*The problem*: Please write out the material that follows, exactly as it stands.

*Given data*:
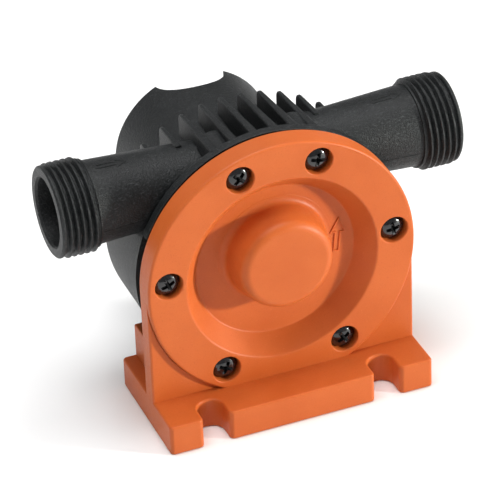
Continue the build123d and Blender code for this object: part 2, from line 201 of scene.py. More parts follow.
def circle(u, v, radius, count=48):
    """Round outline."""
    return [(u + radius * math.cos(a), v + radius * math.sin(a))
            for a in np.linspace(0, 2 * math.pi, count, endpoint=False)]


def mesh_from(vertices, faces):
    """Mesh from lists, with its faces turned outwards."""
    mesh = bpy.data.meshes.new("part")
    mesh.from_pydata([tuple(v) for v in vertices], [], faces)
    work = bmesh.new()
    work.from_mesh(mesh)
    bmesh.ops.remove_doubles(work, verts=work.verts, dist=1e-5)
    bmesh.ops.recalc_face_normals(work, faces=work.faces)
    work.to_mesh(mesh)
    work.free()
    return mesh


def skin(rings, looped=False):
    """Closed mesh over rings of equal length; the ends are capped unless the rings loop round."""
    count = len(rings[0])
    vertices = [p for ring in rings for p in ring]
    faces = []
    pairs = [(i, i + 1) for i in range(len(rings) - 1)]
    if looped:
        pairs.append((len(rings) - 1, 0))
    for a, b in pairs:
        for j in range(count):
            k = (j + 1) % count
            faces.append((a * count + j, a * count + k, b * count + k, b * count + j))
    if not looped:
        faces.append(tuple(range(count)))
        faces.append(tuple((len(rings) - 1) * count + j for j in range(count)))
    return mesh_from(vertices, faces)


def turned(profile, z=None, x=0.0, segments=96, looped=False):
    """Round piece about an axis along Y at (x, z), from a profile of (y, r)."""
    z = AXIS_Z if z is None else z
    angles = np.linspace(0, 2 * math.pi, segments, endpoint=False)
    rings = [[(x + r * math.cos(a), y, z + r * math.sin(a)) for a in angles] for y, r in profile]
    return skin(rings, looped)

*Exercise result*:
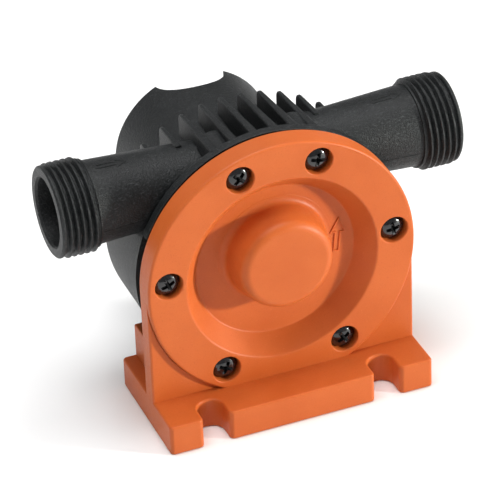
Continue the build123d and Blender code for this object: part 2, from line 201 of scene.py. More parts follow.
def circle(u, v, radius, count=48):
    """Round outline."""
    return [(u + radius * math.cos(a), v + radius * math.sin(a))
            for a in np.linspace(0, 2 * math.pi, count, endpoint=False)]


def mesh_from(vertices, faces):
    """Mesh from lists, with its faces turned outwards."""
    mesh = bpy.data.meshes.new("part")
    mesh.from_pydata([tuple(v) for v in vertices], [], faces)
    work = bmesh.new()
    work.from_mesh(mesh)
    bmesh.ops.remove_doubles(work, verts=work.verts, dist=1e-5)
    bmesh.ops.recalc_face_normals(work, faces=work.faces)
    work.to_mesh(mesh)
    work.free()
    return mesh


def skin(rings, looped=False):
    """Closed mesh over rings of equal length; the ends are capped unless the rings loop round."""
    count = len(rings[0])
    vertices = [p for ring in rings for p in ring]
    faces = []
    pairs = [(i, i + 1) for i in range(len(rings) - 1)]
    if looped:
        pairs.append((len(rings) - 1, 0))
    for a, b in pairs:
        for j in range(count):
            k = (j + 1) % count
            faces.append((a * count + j, a * count + k, b * count + k, b * count + j))
    if not looped:
        faces.append(tuple(range(count)))
        faces.append(tuple((len(rings) - 1) * count + j for j in range(count)))
    return mesh_from(vertices, faces)


def turned(profile, z=None, x=0.0, segments=96, looped=False):
    """Round piece about an axis along Y at (x, z), from a profile of (y, r)."""
    z = AXIS_Z if z is None else z
    angles = np.linspace(0, 2 * math.pi, segments, endpoint=False)
    rings = [[(x + r * math.cos(a), y, z + r * math.sin(a)) for a in angles] for y, r in profile]
    return skin(rings, looped)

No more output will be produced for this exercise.